Referring to FIG. 1, a first exemplary semiconductor structure according to a first embodiment of the present invention includes a semiconductor substrate 8, which includes an underlying silicon layer (10A, 10B) having a semiconductor material. The semiconductor substrate 8 may be a bulk substrate, a semiconductor-on-insulator (SOI) substrate, or a hybrid substrate including a bulk portion and an SOI portion. If the semiconductor substrate 8 is a bulk substrate, the underlying silicon layer (10A, 10B) extends to the entirety of the semiconductor substrate 8. If the semiconductor substrate 8 is an SOI substrate, the semiconductor substrate 8 includes a buried insulator layer (not shown) and a handle substrate (not shown) that are located beneath the underlying silicon layer (10A, 10B). While the present invention is described with an SOI substrate, equivalent embodiments employing other types of substrates are also contemplated herein.

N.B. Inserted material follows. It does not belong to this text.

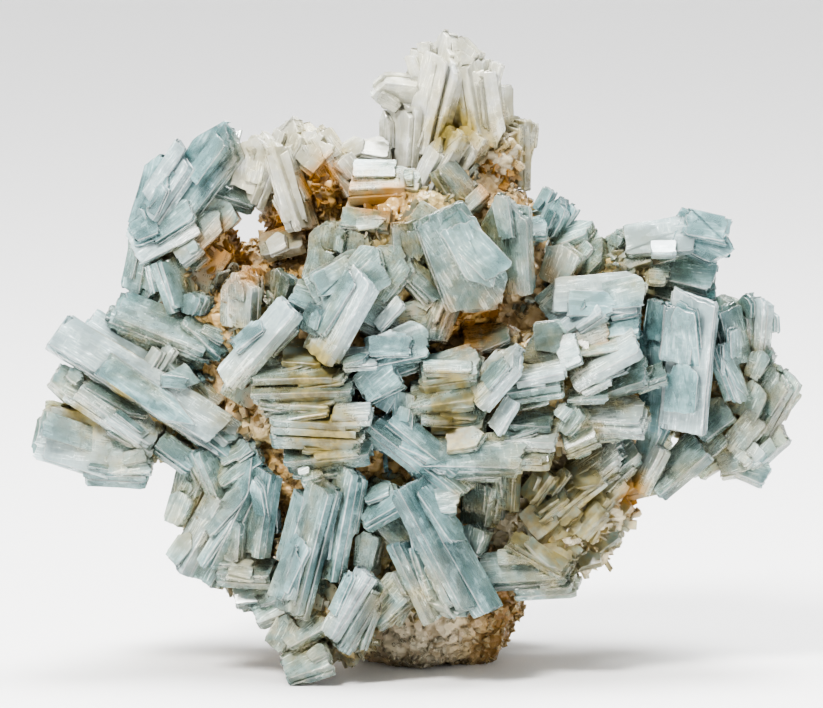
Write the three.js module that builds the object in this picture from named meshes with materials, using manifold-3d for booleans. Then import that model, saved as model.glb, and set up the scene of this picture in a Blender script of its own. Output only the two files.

The underlying silicon layer (10A, 10B) is composed of single crystalline silicon. The underlying silicon layer (10A, 10B) includes a first doped silicon portion 10A having a doping of a first conductivity type and a second doped silicon portion 10B having a doping of a second conductivity type. The region of the first semiconductor structure located within or above the first doped silicon portion 10A is herein referred to as a first region 100. The region of the second semiconductor structure located within or above the second doped silicon portion 10B is herein referred to as a second region 200. The second conductivity type is the opposite of the first conductivity type. For example, the first conductivity type can be p-type and the second conductivity type can be n-type, or the first conductivity type can be n-type and the second conductivity type can be p-type. Typically, the dopant concentration of the first doped silicon portion 10A is from 1.0×10¹⁴/cm³ to 1.0×10¹⁸/cm³, and dopant concentration of the first doped silicon portion 10A is from 1.0×10¹⁴/cm³ to 1.0×10¹⁸/cm³, although lesser and greater dopant concentrations can also be employed. Preferably, the entirety of the underlying silicon layer (10A, 10B) is single crystalline, i.e., all atoms in the entirety of the underlying silicon layer (10A, 10B) is epitaxially aligned to other atoms in a crystalline lattice.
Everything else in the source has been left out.